--- TO BE DONE ---
Write the material out again in full, exactly.

--- SUPPLIED INFORMATION ---

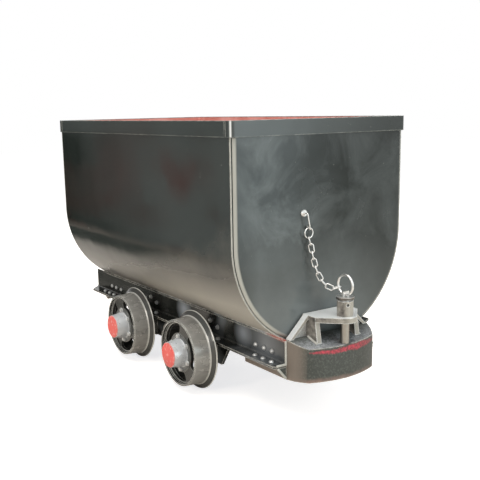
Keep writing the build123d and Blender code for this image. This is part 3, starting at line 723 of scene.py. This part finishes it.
steelLook = {
    "tones": ("#b8b6b3", "#f4f3f1"),
    "clouds": 11.111,  # millimetres
    "headRim": "#3f352d",
    "shaft": "#857d71",
}


# zinc-bright steel bar, turned or drawn: it mirrors the studio softly, and the pin's shaft is dull with grease
def brightSteel():
    look = steelLook
    material, add, place, cloud, tone = cloudedMaterial("bright_steel", look["tones"], look["clouds"], 4.0)
    where = add("SeparateXYZ", {}, {0: place})
    outward = add("Math", {"operation": "ABSOLUTE"}, {0: where.outputs["X"]})
    inPlan = add("CombineXYZ", {}, {"X": outward, "Y": where.outputs["Y"]})
    offPin = add("VectorMath", {"operation": "DISTANCE", 1: (pin["place"], 0, 0)}, {0: inPlan})
    rim = add("MapRange", {"From Min": 0.0325, "From Max": 0.0345, "To Max": 0.85}, {"Value": offPin})
    head = {"operation": "COMPARE", 1: pin["headMiddle"], 2: pin["headHalf"]}
    head = add("Math", head, {0: where.outputs["Z"]})
    head = add("Math", {"operation": "MULTIPLY"}, {0: head, 1: rim})
    shaft = {"From Min": 0.415, "From Max": 0.395, "To Max": 0.75}
    shaft = add("MapRange", shaft, {"Value": where.outputs["Z"]})
    for coat, mask in (("headRim", head), ("shaft", shaft)):
        tone = add("Mix", {"data_type": "RGBA", "B": linear(look[coat])}, {"Factor": mask, "A": tone})
    haze = add("MapRange", {"To Min": 0.25, "To Max": 0.45}, {"Value": cloud})
    steel = add("BsdfPrincipled", {"Metallic": 1.0}, {"Base Color": tone, "Roughness": haze})
    add("OutputMaterial", {}, {"Surface": steel})
    return material


plainLooks = {  # tones, size of the clouds in millimetres, and the surface's own settings
    # rivet and bolt heads, their paint rubbed to shining steel
    "rubbed_head_steel": (("#a9aaa9", "#efefee"), 6.25, {"Metallic": 0.5, "Roughness": 0.28}),
    # weld metal, painted over thinly, with its ripples showing grey
    "weld_metal": (("#98968e", "#d3d1c9"), 8.3333, {"IOR": 1.5, "Roughness": 0.35}),
}


def plainSteel(name):
    tones, size, surface = plainLooks[name]
    material, add, *_, tone = cloudedMaterial(name, tones, size, 3.0, 0.5)
    finish = add("BsdfPrincipled", surface, {"Base Color": tone})
    add("OutputMaterial", {}, {"Surface": finish})
    return material


enamel = glossEnamel()
brushed = railEnamel()
red = redEnamel("red_enamel", ("#dc4640", "#f16a61"), 14.286, 0.65)
inside = redEnamel("dusty_red_enamel", ("#b05d52", "#d4968b"), 250, 0.35)
casting = castEnamel()
thin = thinPaint()
wheelPaint = wheelEnamel()
steel = brightSteel()
heads = plainSteel("rubbed_head_steel")
weld = plainSteel("weld_metal")
print("materials made")

finishes = {
    "gloss_black_paint": enamel,
    "painted_casting": casting,
    "painted_wheel": wheelPaint,
    "red_paint": red,
    "bright_steel": steel,
}
slotOf = {part["node"]: part["material_slot"] for part in frame["record"]["subparts"]}
bodyOf = {name: body for body, names in frame["record"]["behaviour"]["bodies"].items() for name in names}
for name, node in cadNodes.items():
    for holder in node.material_slots:
        holder.material = finishes[slotOf[name]]


def pick(piece, kind, test):
    # selects the vertices, edges or faces that pass the test, and goes into edit mode
    selectOnly(piece)
    bpy.ops.object.mode_set(mode="EDIT")
    bpy.ops.mesh.select_mode(type=kind)
    bpy.ops.mesh.select_all(action="DESELECT")
    bpy.ops.object.mode_set(mode="OBJECT")
    parts = {"VERT": piece.data.vertices, "EDGE": piece.data.edges, "FACE": piece.data.polygons}[kind]
    for part in parts:
        if kind == "VERT":
            part.select = test(part.co)
        elif kind == "EDGE":
            part.select = all(test(piece.data.vertices[number].co) for number in part.vertices)
        else:
            part.select = test(part)
    bpy.ops.object.mode_set(mode="EDIT")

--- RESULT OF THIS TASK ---
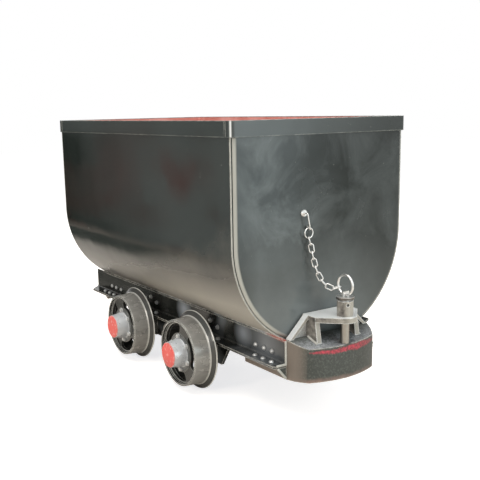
Keep writing the build123d and Blender code for this image. This is part 3, starting at line 723 of scene.py. This part finishes it.
steelLook = {
    "tones": ("#b8b6b3", "#f4f3f1"),
    "clouds": 11.111,  # millimetres
    "headRim": "#3f352d",
    "shaft": "#857d71",
}


# zinc-bright steel bar, turned or drawn: it mirrors the studio softly, and the pin's shaft is dull with grease
def brightSteel():
    look = steelLook
    material, add, place, cloud, tone = cloudedMaterial("bright_steel", look["tones"], look["clouds"], 4.0)
    where = add("SeparateXYZ", {}, {0: place})
    outward = add("Math", {"operation": "ABSOLUTE"}, {0: where.outputs["X"]})
    inPlan = add("CombineXYZ", {}, {"X": outward, "Y": where.outputs["Y"]})
    offPin = add("VectorMath", {"operation": "DISTANCE", 1: (pin["place"], 0, 0)}, {0: inPlan})
    rim = add("MapRange", {"From Min": 0.0325, "From Max": 0.0345, "To Max": 0.85}, {"Value": offPin})
    head = {"operation": "COMPARE", 1: pin["headMiddle"], 2: pin["headHalf"]}
    head = add("Math", head, {0: where.outputs["Z"]})
    head = add("Math", {"operation": "MULTIPLY"}, {0: head, 1: rim})
    shaft = {"From Min": 0.415, "From Max": 0.395, "To Max": 0.75}
    shaft = add("MapRange", shaft, {"Value": where.outputs["Z"]})
    for coat, mask in (("headRim", head), ("shaft", shaft)):
        tone = add("Mix", {"data_type": "RGBA", "B": linear(look[coat])}, {"Factor": mask, "A": tone})
    haze = add("MapRange", {"To Min": 0.25, "To Max": 0.45}, {"Value": cloud})
    steel = add("BsdfPrincipled", {"Metallic": 1.0}, {"Base Color": tone, "Roughness": haze})
    add("OutputMaterial", {}, {"Surface": steel})
    return material


plainLooks = {  # tones, size of the clouds in millimetres, and the surface's own settings
    # rivet and bolt heads, their paint rubbed to shining steel
    "rubbed_head_steel": (("#a9aaa9", "#efefee"), 6.25, {"Metallic": 0.5, "Roughness": 0.28}),
    # weld metal, painted over thinly, with its ripples showing grey
    "weld_metal": (("#98968e", "#d3d1c9"), 8.3333, {"IOR": 1.5, "Roughness": 0.35}),
}


def plainSteel(name):
    tones, size, surface = plainLooks[name]
    material, add, *_, tone = cloudedMaterial(name, tones, size, 3.0, 0.5)
    finish = add("BsdfPrincipled", surface, {"Base Color": tone})
    add("OutputMaterial", {}, {"Surface": finish})
    return material


enamel = glossEnamel()
brushed = railEnamel()
red = redEnamel("red_enamel", ("#dc4640", "#f16a61"), 14.286, 0.65)
inside = redEnamel("dusty_red_enamel", ("#b05d52", "#d4968b"), 250, 0.35)
casting = castEnamel()
thin = thinPaint()
wheelPaint = wheelEnamel()
steel = brightSteel()
heads = plainSteel("rubbed_head_steel")
weld = plainSteel("weld_metal")
print("materials made")

finishes = {
    "gloss_black_paint": enamel,
    "painted_casting": casting,
    "painted_wheel": wheelPaint,
    "red_paint": red,
    "bright_steel": steel,
}
slotOf = {part["node"]: part["material_slot"] for part in frame["record"]["subparts"]}
bodyOf = {name: body for body, names in frame["record"]["behaviour"]["bodies"].items() for name in names}
for name, node in cadNodes.items():
    for holder in node.material_slots:
        holder.material = finishes[slotOf[name]]


def pick(piece, kind, test):
    # selects the vertices, edges or faces that pass the test, and goes into edit mode
    selectOnly(piece)
    bpy.ops.object.mode_set(mode="EDIT")
    bpy.ops.mesh.select_mode(type=kind)
    bpy.ops.mesh.select_all(action="DESELECT")
    bpy.ops.object.mode_set(mode="OBJECT")
    parts = {"VERT": piece.data.vertices, "EDGE": piece.data.edges, "FACE": piece.data.polygons}[kind]
    for part in parts:
        if kind == "VERT":
            part.select = test(part.co)
        elif kind == "EDGE":
            part.select = all(test(piece.data.vertices[number].co) for number in part.vertices)
        else:
            part.select = test(part)
    bpy.ops.object.mode_set(mode="EDIT")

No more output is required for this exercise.